No Application is perfect. Some foam will expand beyond the thickness of the walls and need to be cut back. For this, we use a hacksaw blade and an orbital sander. Between the two, we managed to even out the foam. But we will go into more detail on that, at a different date.
Thanks for the detailed account of this part of your adventure! I’m impressed that you took this on yourselves. If I were going to use spray foam this would save me a lot of trouble in figuring it out for myself, but seeing the amount of work and mess it is reinforces my decision to use polyisocyanurate panels. The panels do have some drawbacks and I like the idea of the spray foam reinforcing the aluminum, but I’m not sure I have it in me to spend that much time in a hazmat suit in 80° temperatures!
Thanks Grant! I get your thinking. It is a lot of work and was a little crazy at the time. But we would do it all over again if necessary. The difference that foam makes is impressive. Granted, you also have the option of working with a professional to do the spraying for you. I’d be curious, if you chose this route, to know what quotes you got. We were determined to do it ourselves but I have heard professionals claim that their foam is better and cheaper.
I wasn’t that impressed with the original foam insulation in our ’65. I’m sure modern products are better. There were places that were pretty thin. It also seemed to absorb water where the skin leaked, and was host to a large colony of ants.

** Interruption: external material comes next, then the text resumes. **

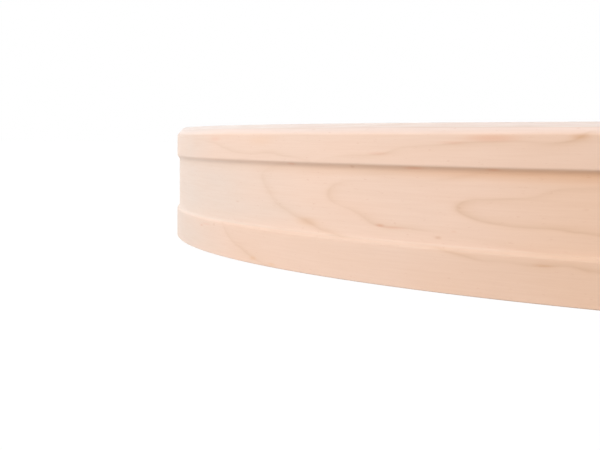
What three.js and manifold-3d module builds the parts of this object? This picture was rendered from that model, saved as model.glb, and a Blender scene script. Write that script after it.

Yeah, our camper definitely had some thin spots as well. After having sprayed ourselves, I get the impression that the thin portions of the original camper has more to do with a hasty application process than the foam itself. But decades in a camper is a hard use for any insulation. Even so, we really notices how much more flimsy the walls were when we removed the old insulation.
Bruce D Cheney
I really enjoyed your closed cell foam article and would love to pick your brain about replacing my floor and wings.
We are happy to share and answer any questions to the best of our abilities.